(CAD and scene scripts)
>> Begin

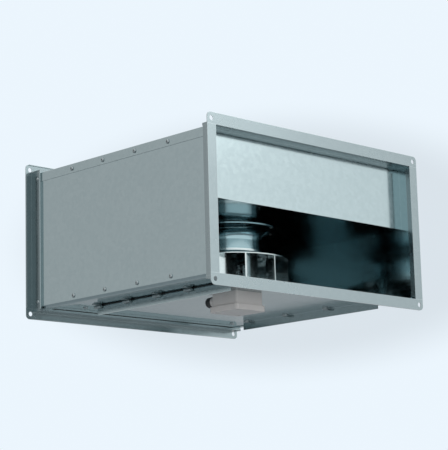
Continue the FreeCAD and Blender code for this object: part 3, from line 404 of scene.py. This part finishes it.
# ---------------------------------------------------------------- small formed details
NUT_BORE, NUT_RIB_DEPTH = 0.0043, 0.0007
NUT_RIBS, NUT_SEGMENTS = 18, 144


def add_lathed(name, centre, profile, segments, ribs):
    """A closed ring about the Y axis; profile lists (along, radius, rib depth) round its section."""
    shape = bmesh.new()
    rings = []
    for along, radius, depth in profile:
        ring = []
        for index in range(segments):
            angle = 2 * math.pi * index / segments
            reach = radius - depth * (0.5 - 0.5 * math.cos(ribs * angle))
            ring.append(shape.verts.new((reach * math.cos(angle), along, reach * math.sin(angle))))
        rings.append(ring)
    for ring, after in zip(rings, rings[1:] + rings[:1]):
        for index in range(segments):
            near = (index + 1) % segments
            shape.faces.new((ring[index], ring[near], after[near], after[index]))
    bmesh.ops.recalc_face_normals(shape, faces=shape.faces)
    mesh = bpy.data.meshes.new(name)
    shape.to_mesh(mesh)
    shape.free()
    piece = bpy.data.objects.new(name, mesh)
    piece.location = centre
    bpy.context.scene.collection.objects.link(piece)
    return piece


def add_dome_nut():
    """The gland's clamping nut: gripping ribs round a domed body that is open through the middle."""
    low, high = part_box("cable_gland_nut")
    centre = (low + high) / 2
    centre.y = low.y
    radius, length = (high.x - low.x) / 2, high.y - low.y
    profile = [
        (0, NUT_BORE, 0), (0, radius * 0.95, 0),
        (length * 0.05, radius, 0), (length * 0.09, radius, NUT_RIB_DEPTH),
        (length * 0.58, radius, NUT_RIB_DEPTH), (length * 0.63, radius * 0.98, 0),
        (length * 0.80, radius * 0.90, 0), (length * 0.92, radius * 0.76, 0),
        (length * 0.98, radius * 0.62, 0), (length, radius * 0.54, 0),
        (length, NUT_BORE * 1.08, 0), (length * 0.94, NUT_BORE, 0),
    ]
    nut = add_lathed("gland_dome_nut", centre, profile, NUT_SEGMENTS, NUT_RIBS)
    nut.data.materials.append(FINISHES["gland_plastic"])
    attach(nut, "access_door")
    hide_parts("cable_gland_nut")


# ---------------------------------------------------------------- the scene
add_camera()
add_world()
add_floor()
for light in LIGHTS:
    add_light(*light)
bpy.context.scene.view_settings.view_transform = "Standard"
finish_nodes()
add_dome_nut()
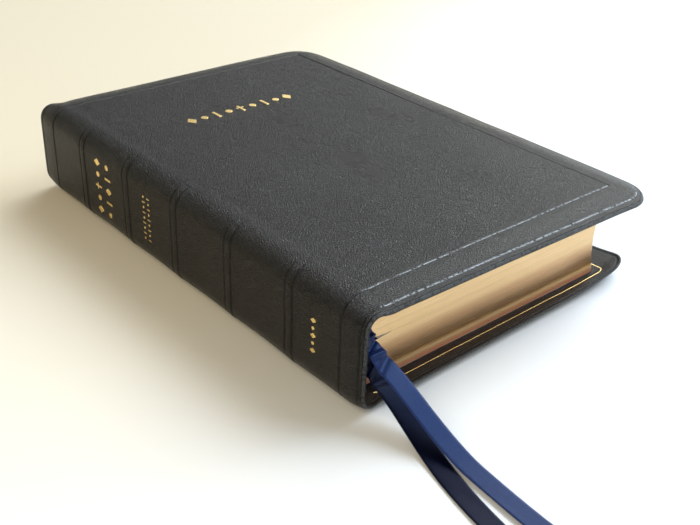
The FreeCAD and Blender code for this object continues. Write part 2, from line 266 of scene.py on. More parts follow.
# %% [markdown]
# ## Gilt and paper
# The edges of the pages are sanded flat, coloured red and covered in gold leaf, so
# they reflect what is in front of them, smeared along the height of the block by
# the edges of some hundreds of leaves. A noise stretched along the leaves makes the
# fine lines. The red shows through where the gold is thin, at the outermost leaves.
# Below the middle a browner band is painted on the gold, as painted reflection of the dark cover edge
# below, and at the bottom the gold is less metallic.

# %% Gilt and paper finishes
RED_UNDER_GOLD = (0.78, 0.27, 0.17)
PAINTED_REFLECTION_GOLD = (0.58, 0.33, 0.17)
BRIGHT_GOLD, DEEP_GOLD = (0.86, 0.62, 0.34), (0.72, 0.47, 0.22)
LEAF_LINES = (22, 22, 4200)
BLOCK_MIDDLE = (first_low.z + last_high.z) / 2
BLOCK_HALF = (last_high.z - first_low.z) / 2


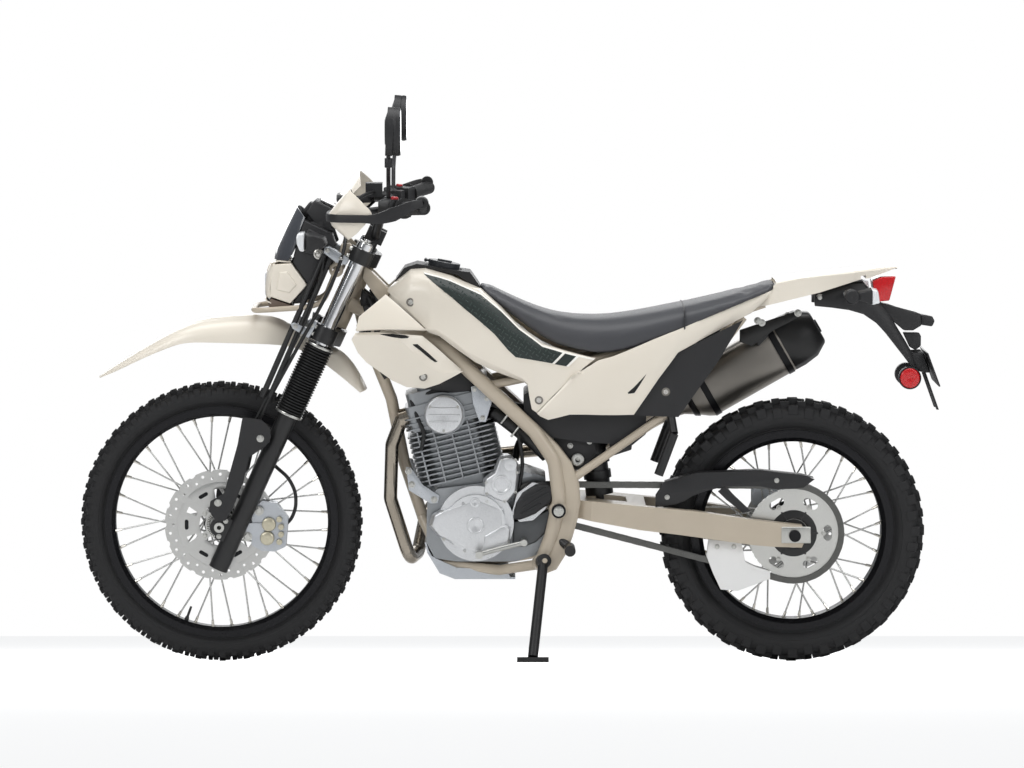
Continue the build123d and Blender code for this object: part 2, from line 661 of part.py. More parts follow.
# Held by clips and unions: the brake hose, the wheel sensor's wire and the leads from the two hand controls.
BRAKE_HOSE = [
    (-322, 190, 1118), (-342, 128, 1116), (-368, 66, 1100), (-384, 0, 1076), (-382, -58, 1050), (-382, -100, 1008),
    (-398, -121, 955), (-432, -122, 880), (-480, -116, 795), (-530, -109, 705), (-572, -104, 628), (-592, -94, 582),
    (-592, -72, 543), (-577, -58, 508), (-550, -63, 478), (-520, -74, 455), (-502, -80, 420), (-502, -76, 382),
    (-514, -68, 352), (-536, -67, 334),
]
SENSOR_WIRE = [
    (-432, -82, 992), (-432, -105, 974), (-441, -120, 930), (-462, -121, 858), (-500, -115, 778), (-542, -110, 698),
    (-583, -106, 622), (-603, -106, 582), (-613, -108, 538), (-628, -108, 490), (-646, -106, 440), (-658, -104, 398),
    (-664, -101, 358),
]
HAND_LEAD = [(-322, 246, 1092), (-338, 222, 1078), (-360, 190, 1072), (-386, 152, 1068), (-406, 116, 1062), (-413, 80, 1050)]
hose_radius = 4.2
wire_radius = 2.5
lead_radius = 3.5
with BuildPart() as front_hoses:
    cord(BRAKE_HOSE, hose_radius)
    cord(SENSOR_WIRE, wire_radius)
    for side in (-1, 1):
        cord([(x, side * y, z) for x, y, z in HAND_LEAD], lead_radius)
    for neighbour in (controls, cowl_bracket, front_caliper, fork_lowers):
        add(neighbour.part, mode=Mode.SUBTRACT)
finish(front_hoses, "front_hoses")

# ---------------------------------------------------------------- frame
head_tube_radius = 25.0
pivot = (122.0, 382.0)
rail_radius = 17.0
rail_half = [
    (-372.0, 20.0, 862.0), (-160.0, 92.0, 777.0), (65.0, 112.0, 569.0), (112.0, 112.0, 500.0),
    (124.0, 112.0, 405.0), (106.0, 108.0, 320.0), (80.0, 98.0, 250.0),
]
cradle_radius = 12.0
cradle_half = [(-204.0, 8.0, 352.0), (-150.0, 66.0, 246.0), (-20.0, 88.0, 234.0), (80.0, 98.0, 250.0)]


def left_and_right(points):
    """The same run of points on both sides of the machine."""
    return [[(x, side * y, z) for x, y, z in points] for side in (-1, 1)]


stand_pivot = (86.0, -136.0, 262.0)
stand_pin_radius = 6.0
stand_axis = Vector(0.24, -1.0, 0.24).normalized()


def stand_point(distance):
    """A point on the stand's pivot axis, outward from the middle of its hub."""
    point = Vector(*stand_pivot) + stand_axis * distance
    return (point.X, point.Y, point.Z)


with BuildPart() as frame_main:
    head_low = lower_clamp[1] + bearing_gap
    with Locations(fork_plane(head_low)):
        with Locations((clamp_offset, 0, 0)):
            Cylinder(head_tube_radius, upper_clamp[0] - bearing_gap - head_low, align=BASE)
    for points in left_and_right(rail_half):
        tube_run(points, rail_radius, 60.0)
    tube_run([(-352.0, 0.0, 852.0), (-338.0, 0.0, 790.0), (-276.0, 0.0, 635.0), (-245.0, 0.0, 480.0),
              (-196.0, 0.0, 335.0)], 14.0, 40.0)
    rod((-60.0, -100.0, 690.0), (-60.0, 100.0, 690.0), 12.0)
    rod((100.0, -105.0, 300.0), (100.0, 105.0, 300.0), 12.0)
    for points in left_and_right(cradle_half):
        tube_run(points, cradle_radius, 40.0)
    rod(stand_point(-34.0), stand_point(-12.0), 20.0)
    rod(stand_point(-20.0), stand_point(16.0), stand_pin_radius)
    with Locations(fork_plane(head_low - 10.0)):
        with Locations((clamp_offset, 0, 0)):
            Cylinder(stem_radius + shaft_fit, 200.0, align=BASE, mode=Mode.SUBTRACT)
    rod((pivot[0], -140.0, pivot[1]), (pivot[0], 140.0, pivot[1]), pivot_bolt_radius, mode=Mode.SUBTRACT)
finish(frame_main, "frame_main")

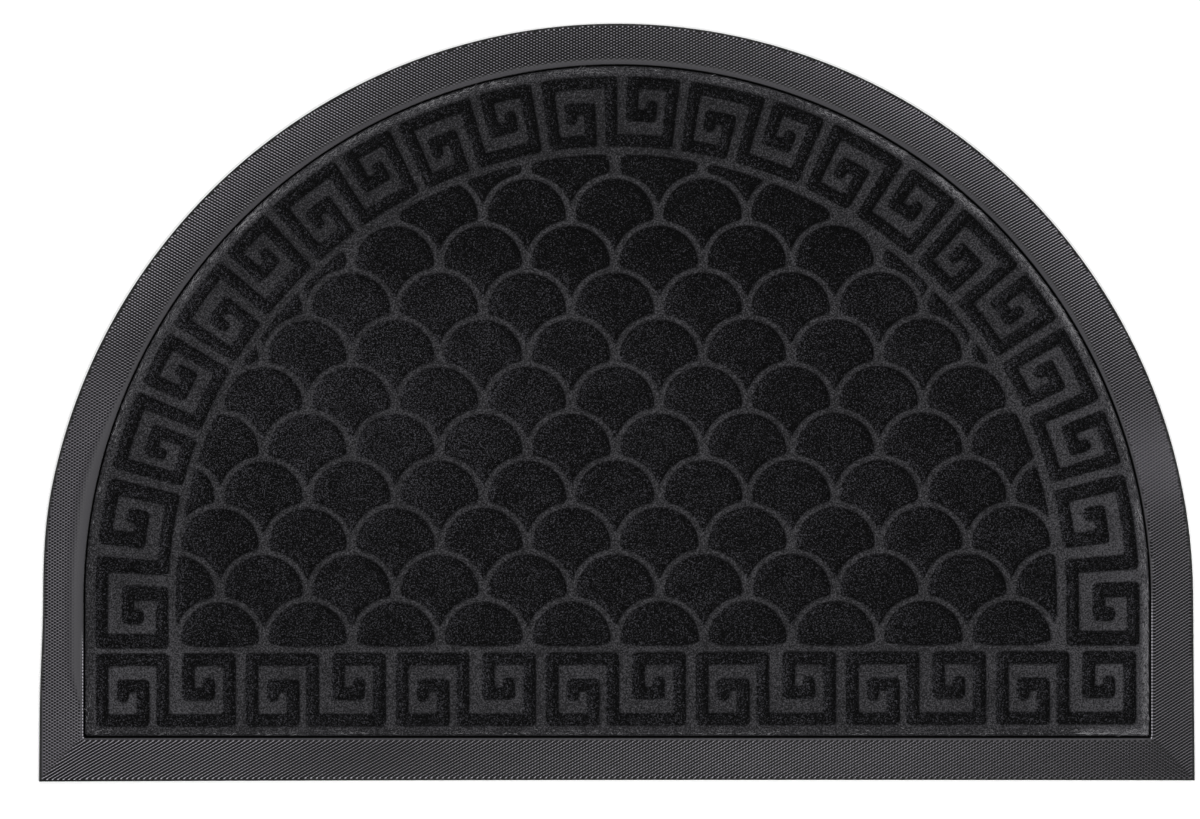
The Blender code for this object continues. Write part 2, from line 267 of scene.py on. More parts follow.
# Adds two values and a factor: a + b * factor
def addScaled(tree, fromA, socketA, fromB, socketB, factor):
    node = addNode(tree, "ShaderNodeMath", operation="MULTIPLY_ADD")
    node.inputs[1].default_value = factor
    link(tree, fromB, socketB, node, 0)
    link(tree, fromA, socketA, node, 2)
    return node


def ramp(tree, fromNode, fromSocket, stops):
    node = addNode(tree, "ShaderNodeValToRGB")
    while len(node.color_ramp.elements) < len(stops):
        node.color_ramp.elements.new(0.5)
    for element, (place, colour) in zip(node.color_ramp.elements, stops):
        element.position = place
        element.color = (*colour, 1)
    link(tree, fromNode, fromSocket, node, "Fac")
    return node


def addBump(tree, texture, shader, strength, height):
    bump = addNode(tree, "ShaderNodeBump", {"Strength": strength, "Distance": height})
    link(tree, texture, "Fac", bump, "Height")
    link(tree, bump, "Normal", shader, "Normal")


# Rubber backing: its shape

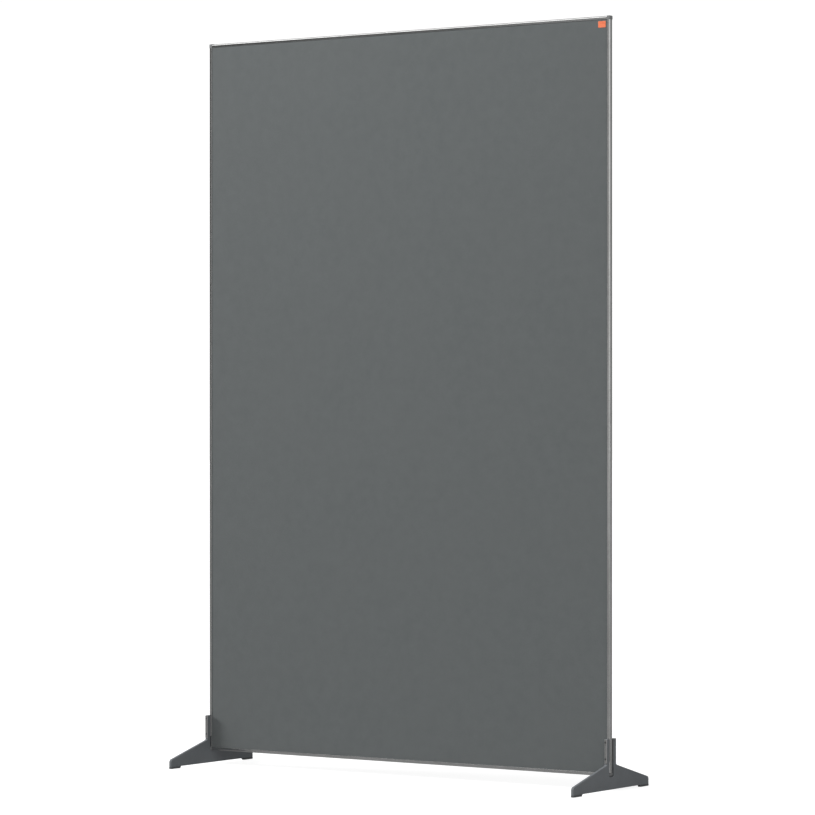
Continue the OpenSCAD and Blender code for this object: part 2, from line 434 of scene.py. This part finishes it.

>> End

Check each line of the entries above, and show every one holding the word "follow".

◆ Final result:
The FreeCAD and Blender code for this object continues. Write part 2, from line 266 of scene.py on. More parts follow.
Continue the build123d and Blender code for this object: part 2, from line 661 of part.py. More parts follow.
The Blender code for this object continues. Write part 2, from line 267 of scene.py on. More parts follow.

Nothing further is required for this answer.